A New Bargain for Democratic Solidarity?

Yet silence is not surrender. Experts argue that this moment demands a reimagining of the “international democracy agenda.” Rather than clinging to a U.S.-led model now visibly fraying, Europe must decide how far it is willing to step up — not as a replacement hegemon, but as a co-steward of democratic resilience.

Human rights practitioners emphasize that rights are “under pressure, but not in retreat.” The path forward lies in peer-based, multilateral scrutiny that applies the same benchmarks to Washington, Warsaw, and Windhoek. This is not idealism; it is necessity. As U.S. policy turns inward and illiberal, Europe’s strategic autonomy — in defence, tech, and finance — becomes not just an economic project, but a democratic imperative.

The race is now on: Can Europe build enough counter-power to withstand U.S. retaliation while defending shared norms? Or will the erosion of the rules-based order accelerate faster than Brussels can adapt?
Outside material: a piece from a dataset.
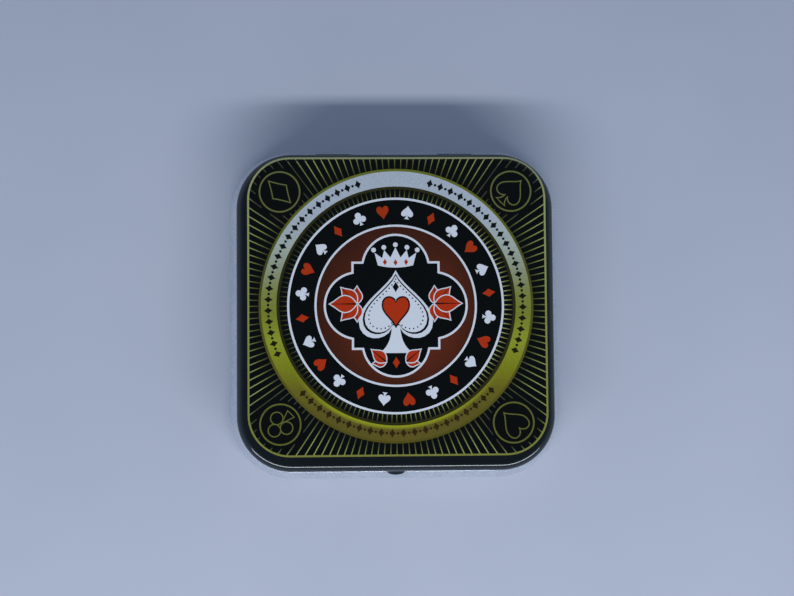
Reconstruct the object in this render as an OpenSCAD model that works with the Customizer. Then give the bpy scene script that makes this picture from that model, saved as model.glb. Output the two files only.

For Nordic businesses and policymakers, the stakes are clear. The transatlantic alliance is no longer a values-based given — it is a contested, transactional space where economic interdependence and democratic solidarity are increasingly at odds. Navigating this new landscape will require realism, resilience, and a renewed commitment to holding all democracies — including one’s own — to the highest standards.

The era of assumed transatlantic unity is over. The era of conditional, values-aware partnership has just begun.